__THE REQUEST__
Go through the listing and copy every line word for word.

(Stored items)
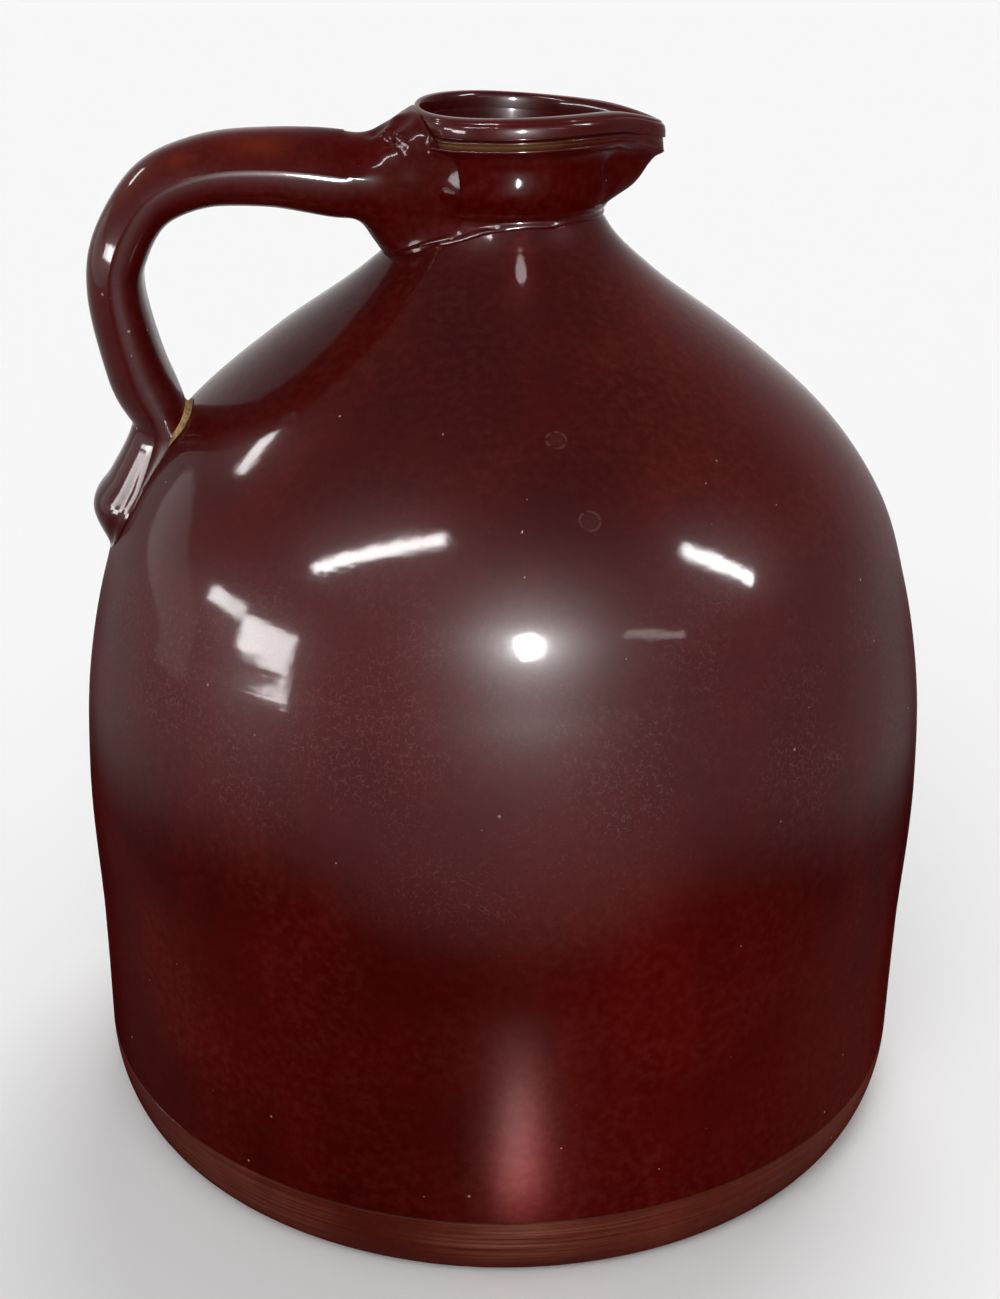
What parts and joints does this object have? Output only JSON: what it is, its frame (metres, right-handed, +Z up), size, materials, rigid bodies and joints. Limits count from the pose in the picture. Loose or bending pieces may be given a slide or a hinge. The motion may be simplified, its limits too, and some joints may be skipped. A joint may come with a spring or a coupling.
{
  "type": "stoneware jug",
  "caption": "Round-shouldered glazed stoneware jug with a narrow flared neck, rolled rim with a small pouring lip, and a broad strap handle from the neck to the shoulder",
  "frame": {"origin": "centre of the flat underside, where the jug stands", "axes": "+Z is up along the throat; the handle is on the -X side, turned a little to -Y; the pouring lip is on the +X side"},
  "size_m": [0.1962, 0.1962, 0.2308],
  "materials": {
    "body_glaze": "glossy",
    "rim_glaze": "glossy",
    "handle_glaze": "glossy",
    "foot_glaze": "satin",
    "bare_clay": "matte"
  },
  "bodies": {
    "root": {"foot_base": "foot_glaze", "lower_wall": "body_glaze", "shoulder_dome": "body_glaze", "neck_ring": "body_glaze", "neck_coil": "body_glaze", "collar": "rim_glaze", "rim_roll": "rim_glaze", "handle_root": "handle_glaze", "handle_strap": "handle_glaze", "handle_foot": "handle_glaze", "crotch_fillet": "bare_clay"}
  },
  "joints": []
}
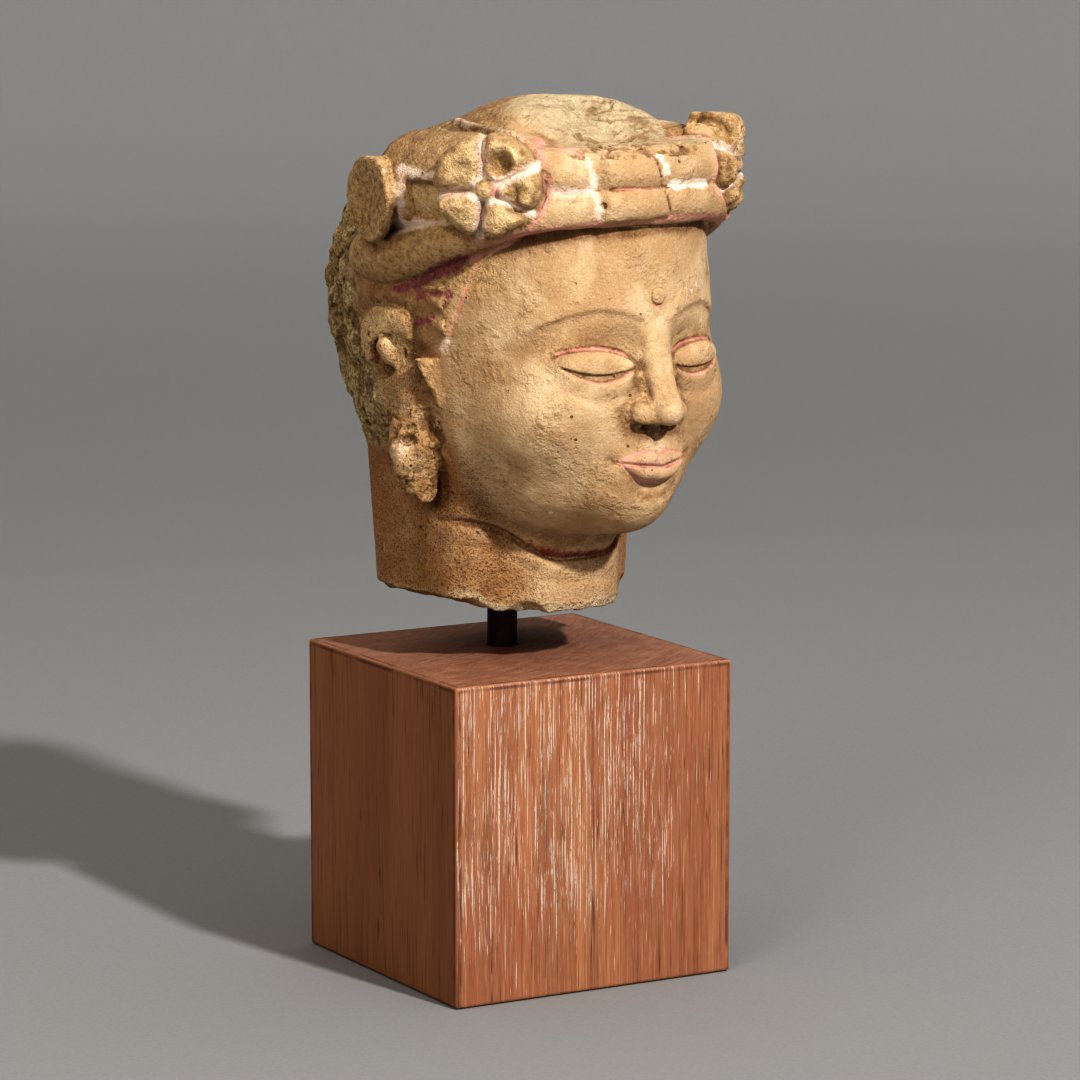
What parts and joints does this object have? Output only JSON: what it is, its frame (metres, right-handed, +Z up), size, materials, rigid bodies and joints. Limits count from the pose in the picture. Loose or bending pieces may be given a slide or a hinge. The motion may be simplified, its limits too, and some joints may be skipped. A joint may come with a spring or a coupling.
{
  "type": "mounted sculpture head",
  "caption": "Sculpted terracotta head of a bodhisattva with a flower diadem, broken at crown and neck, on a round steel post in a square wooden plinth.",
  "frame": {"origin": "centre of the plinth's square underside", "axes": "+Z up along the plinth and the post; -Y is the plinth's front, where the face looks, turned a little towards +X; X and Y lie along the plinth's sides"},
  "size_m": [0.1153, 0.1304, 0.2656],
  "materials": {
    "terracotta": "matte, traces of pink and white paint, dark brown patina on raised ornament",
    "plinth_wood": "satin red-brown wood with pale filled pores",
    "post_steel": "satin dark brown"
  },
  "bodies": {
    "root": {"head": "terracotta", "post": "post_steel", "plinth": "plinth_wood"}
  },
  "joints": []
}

__EXERCISE OUTPUT__
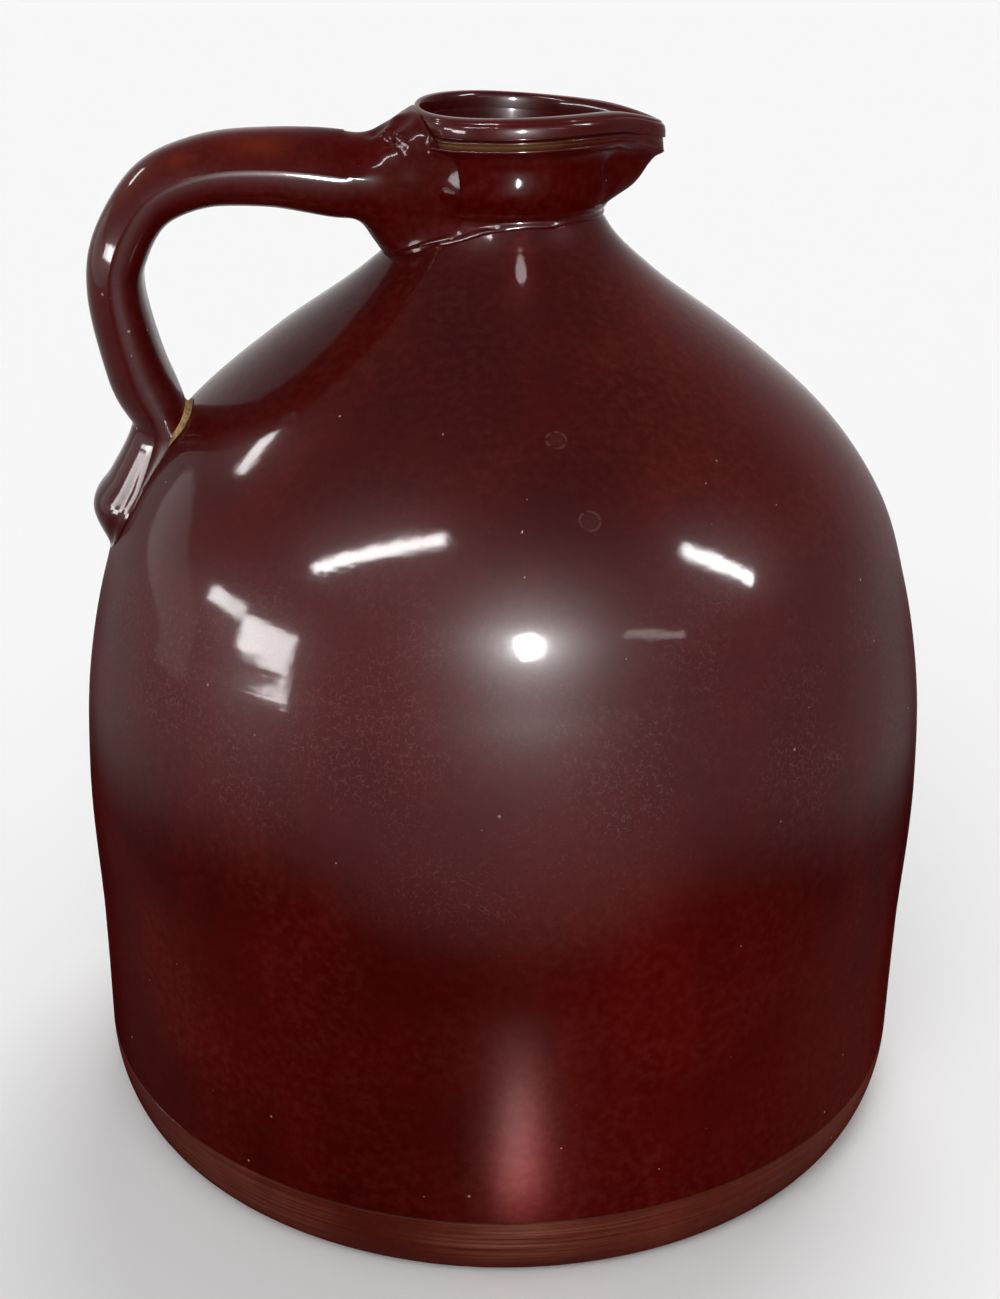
What parts and joints does this object have? Output only JSON: what it is, its frame (metres, right-handed, +Z up), size, materials, rigid bodies and joints. Limits count from the pose in the picture. Loose or bending pieces may be given a slide or a hinge. The motion may be simplified, its limits too, and some joints may be skipped. A joint may come with a spring or a coupling.
{
  "type": "stoneware jug",
  "caption": "Round-shouldered glazed stoneware jug with a narrow flared neck, rolled rim with a small pouring lip, and a broad strap handle from the neck to the shoulder",
  "frame": {"origin": "centre of the flat underside, where the jug stands", "axes": "+Z is up along the throat; the handle is on the -X side, turned a little to -Y; the pouring lip is on the +X side"},
  "size_m": [0.1962, 0.1962, 0.2308],
  "materials": {
    "body_glaze": "glossy",
    "rim_glaze": "glossy",
    "handle_glaze": "glossy",
    "foot_glaze": "satin",
    "bare_clay": "matte"
  },
  "bodies": {
    "root": {"foot_base": "foot_glaze", "lower_wall": "body_glaze", "shoulder_dome": "body_glaze", "neck_ring": "body_glaze", "neck_coil": "body_glaze", "collar": "rim_glaze", "rim_roll": "rim_glaze", "handle_root": "handle_glaze", "handle_strap": "handle_glaze", "handle_foot": "handle_glaze", "crotch_fillet": "bare_clay"}
  },
  "joints": []
}
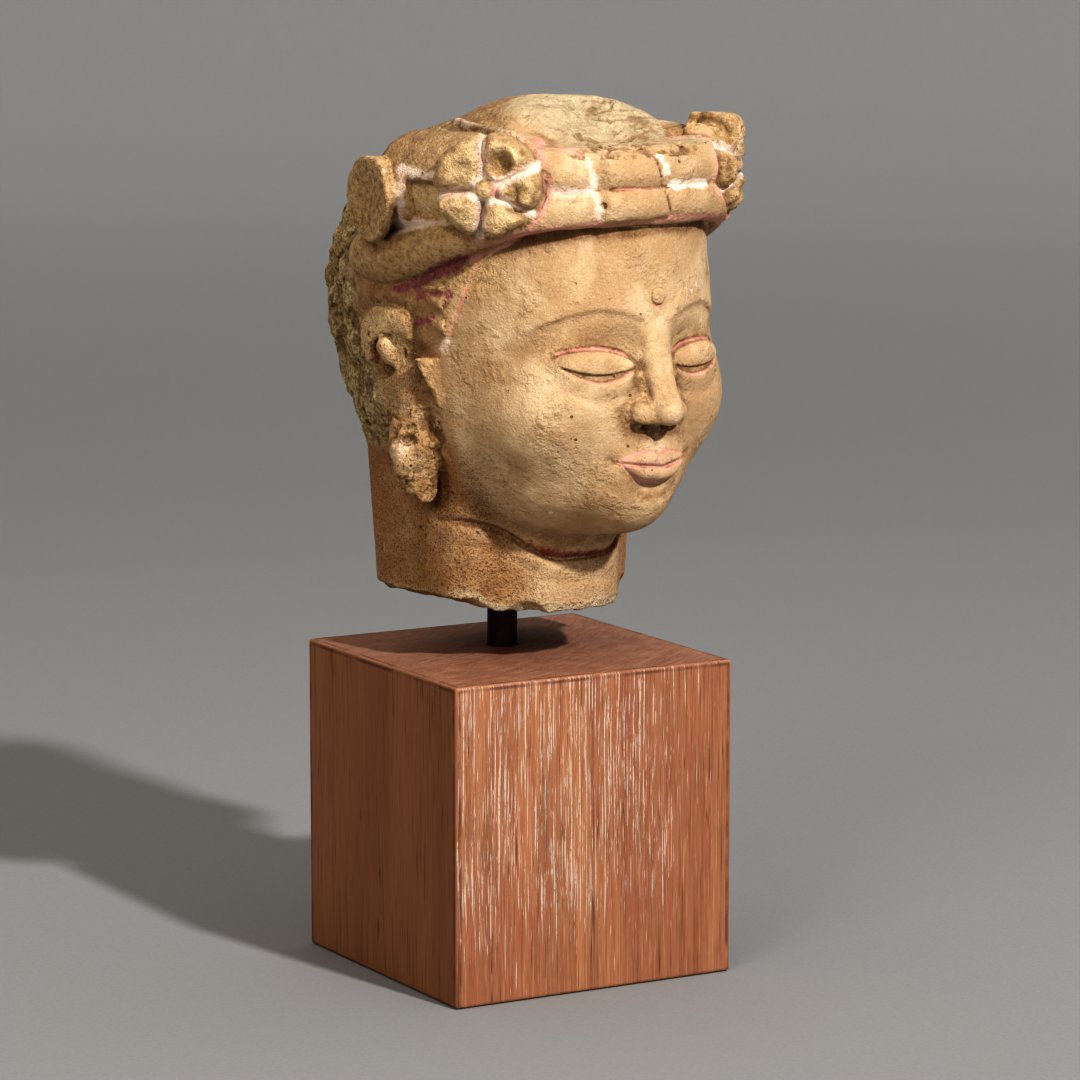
What parts and joints does this object have? Output only JSON: what it is, its frame (metres, right-handed, +Z up), size, materials, rigid bodies and joints. Limits count from the pose in the picture. Loose or bending pieces may be given a slide or a hinge. The motion may be simplified, its limits too, and some joints may be skipped. A joint may come with a spring or a coupling.
{
  "type": "mounted sculpture head",
  "caption": "Sculpted terracotta head of a bodhisattva with a flower diadem, broken at crown and neck, on a round steel post in a square wooden plinth.",
  "frame": {"origin": "centre of the plinth's square underside", "axes": "+Z up along the plinth and the post; -Y is the plinth's front, where the face looks, turned a little towards +X; X and Y lie along the plinth's sides"},
  "size_m": [0.1153, 0.1304, 0.2656],
  "materials": {
    "terracotta": "matte, traces of pink and white paint, dark brown patina on raised ornament",
    "plinth_wood": "satin red-brown wood with pale filled pores",
    "post_steel": "satin dark brown"
  },
  "bodies": {
    "root": {"head": "terracotta", "post": "post_steel", "plinth": "plinth_wood"}
  },
  "joints": []
}